A few days ago I polled the beautiful crowdsource on how they were doing relationship-wise (both platonic and non-platonic) in the post-grad world. Thank you again to everyone who sent in responses! We had even lengthier responses than our last go-around. Overall, everyone seems to be having a hard time forming post-grad relationships. Hopefully you’ll read something amongst the responses below and be able to resonate with the experiences of a fellow Millennial. At the end, I’ve included responses that end on a more hopeful note, because God knows we can use a healthy dose of that.
As for my thoughts on relationships and love … “We accept the love we think we deserve.” You deserve the best. You deserve to love yourself first and foremost. You deserve to accept only that which will inspire you, fill you, fuck you in all the right ways. You deserve.
Now for what the rest of you had to say:
For a lot of us, we’re having a hard time meeting new people
Relationships are fucking hard.
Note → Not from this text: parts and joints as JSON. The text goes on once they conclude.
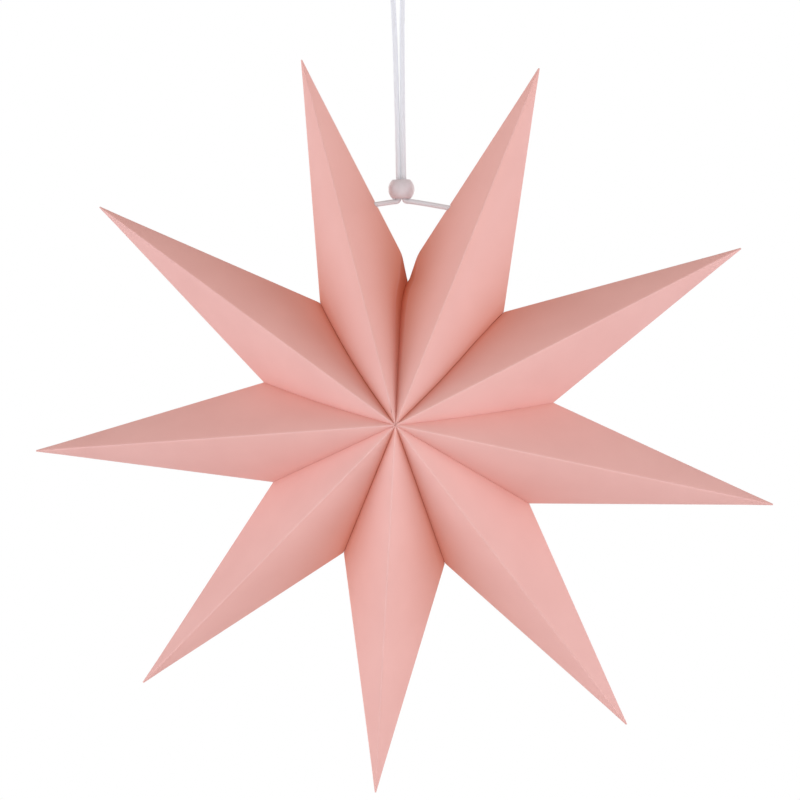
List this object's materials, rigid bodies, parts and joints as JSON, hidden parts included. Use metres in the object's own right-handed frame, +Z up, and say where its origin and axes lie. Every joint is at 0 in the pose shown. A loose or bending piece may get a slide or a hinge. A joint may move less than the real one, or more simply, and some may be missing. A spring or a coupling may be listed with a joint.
{
  "type": "folding paper star",
  "caption": "Hollow star of folded card spikes glued side by side in a ring, hung from a cord loop with a sliding bead.",
  "frame": {"origin": "inside of the top of the cord's loop, where it lies on its hook", "axes": "+Z up along the taut cord, +Y from the star's front to its back, +X to the right seen from the front"},
  "size_m": [0.2955, 0.09, 0.3413],
  "materials": {
    "card": "matt dyed card",
    "cord": "braided white cord",
    "bead": "satin"
  },
  "bodies": {
    "star": {"spike_1": "card", "spike_2": "card", "spike_3": "card", "spike_4": "card", "spike_5": "card", "spike_6": "card", "spike_7": "card", "spike_8": "card", "spike_9": "card", "hanging_cord": "cord", "left_knot": "cord", "right_knot": "cord"},
    "bead": {"bead": "bead"}
  },
  "joints": [
    {"name": "bead_slide", "type": "slide", "parent": "star", "child": "bead", "axis": [0, 0, 1], "range_m": [0, 0.028]}
  ]
}
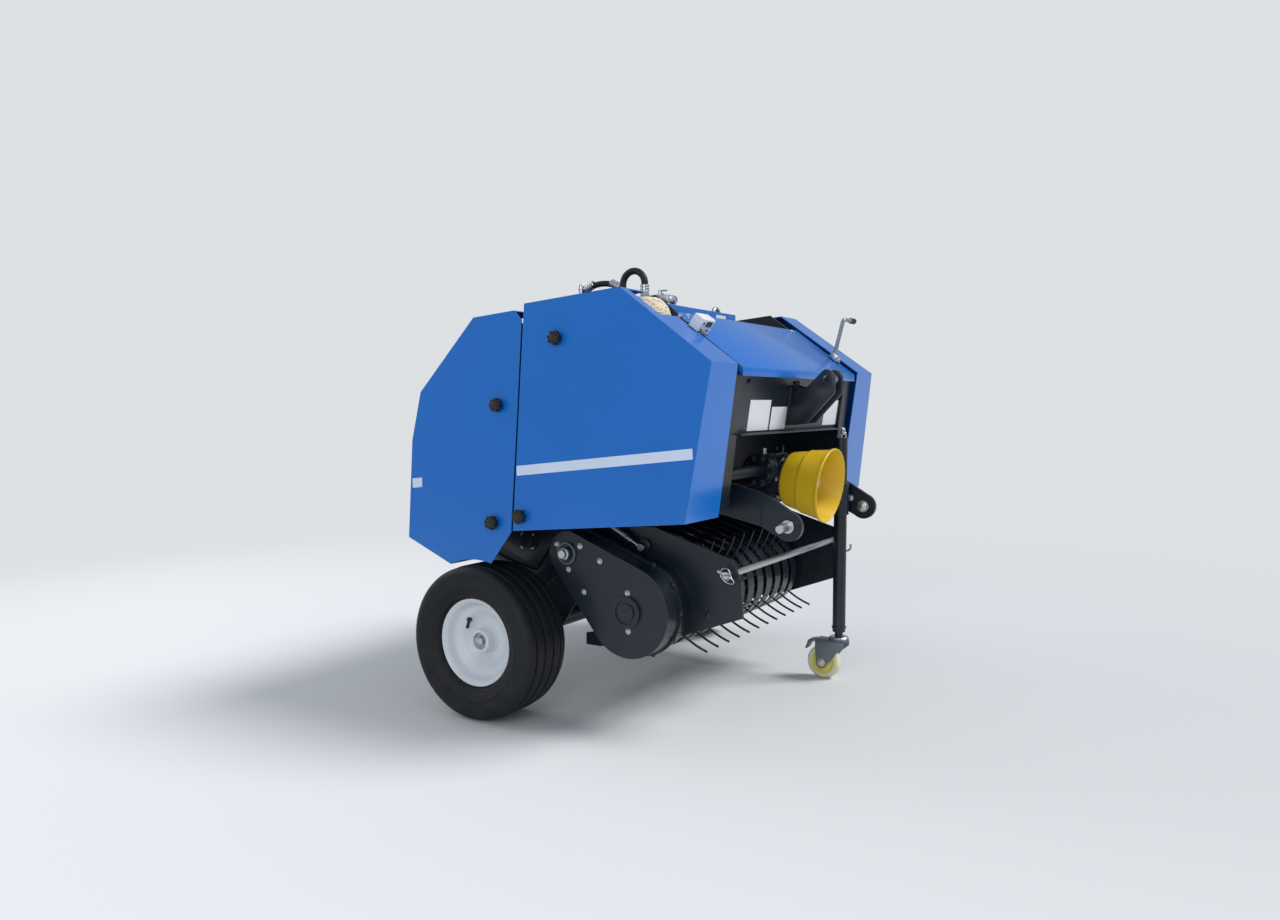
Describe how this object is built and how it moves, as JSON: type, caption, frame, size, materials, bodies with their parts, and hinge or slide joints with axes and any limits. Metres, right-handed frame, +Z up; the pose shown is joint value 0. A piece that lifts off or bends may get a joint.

I didn’t have that many close friends when I was in college so now that I’m entering the real world, it’s even harder. The people I hang out with the most now are my roommate and my co-worker. It’s pretty sad to be honest and I find it extremely frustrating. —Anonymous, 21 year old straight woman
It has been more difficult to find a relationship in the post-grad world. I believe the reason is because my life is more hectic now. I have had to move around sporadically for my post-graduate studies and work, not allowing me to forge meaningful relationships near my temporary residences. Whereas my undergrad education at Berkeley facilitated a stable environment for me to immerse myself amongst my peers in a consistent fashion. Sex comes and goes as usual, but often I’m more inclined to stay in with wine and Netflix, rather than pursue even these fleeting encounters. —NB, 25 year old gay man
How’s the relationship? So many failed attempts in college until almost senior year. Turns out that one of my best friends (as cliche as it sounds) may be the one that sticks.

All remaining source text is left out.